Place: Producing a physical environment – the room, the listener, your body – that says, “You matter"!


Because if you are engaged in teaching ontologically, then walking the talk becomes a flat-out imperative, and I was definitely not creating a physical environment in relation to my body that said back to me that I mattered. To teach it, and not be it, made me feel a whole lot like the wheeler-dealers of those mixed messages from childhood. It turned out well in the end.


Having the courage to face that topic over and again in my thinking sessions has, several years and many untrue limiting assumptions uprooted-and-replaced later, resulted in a relationship with my body these days in which I feel nurtured, respected, honoured and loved. It is a wondrous thing.


This gives me some hope, to which I am currently clinging, for my relationship with the Component of Information: my current nemesis amongst the ten.


Information: Absorbing all the relevant facts.


I am so challenged by the idea of “all the relevant facts”. When I know that peer reviewed science will inevitably be replaced by new peer reviewed science that will prove the old peer reviewed science “wrong”, how on earth am I to know? What makes a fact a fact? And, furthermore, whose facts are they? From whose world view, upon which presumptions are they based? Oh! As you can see……don’t get me started.


However, it’s not been sitting comfortably with me. I could, and have been, justifying my decidedly shaky relationship with Information as per the previous paragraph. And, I’ve been smelling a rat.


And then, as it does, into the crack in my armour, Life has inserted a trail of breadcrumbs that has been leading me to a new awareness that I think has the potential to rescue Information and me, and lead us into a much healthier relationship with each other.


It started with the word “ignorance”.


It was used in the context of White Work, and the crippling consequences on the possibility of genuine peer-learning experiences in mixed race groups for Black participants if the White folk in the group have maintained their ignorance, and rely (possibly unwittingly, but that’s part of the issue) on their Black colleagues to educate them.


It's a marvellous albeit uncomfortable encounter when the etymology of a word that you’ve used for years suddenly dawns on you, and a new understanding arises. If I am allowing myself to be ignorant it is because I am choosing, not only to avoid absorbing but indeed to ignore the relevant facts. Quite literally turning a blind eye. And I now think that the consequences of that are bordering on sociopathic. I know that’s a dramatic thing to say, but it is what I’m thinking these days.


Suddenly my justifications about just how tricky it is to know whether a fact is a fact before I’ll choose to absorb it seems flimsy. And what I’m realising is that I have allowed myself the luxury of laziness, instead of the discipline and practice of interrogation. And this is precisely what must be so exhausting for people for whom avoidance of certain facts is just not possible because they are their lived experience and they have no bubble to retreat into.
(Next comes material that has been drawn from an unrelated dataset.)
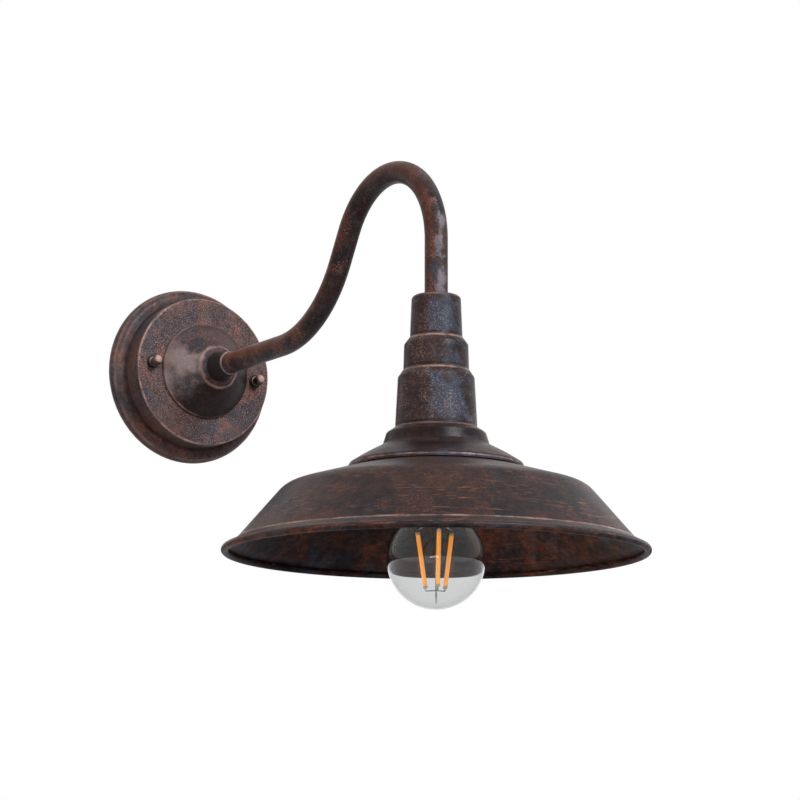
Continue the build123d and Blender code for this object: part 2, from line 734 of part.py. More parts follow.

And what claim can I lay to creating a thinking environment of Equality if some people have no choice but to absorb certain facts whilst others can choose to remain ignorant because of a system of inequity that is maintained by that very ignorance.


Uncomfortable? Yes, very. But that is exactly the subversiveness I admire that is produced by the Ten Components as a way of being in the world. Far from being bliss, ignorance is a vexation, and I think my nascent and overdue relationship with Information is going to reap rich rewards!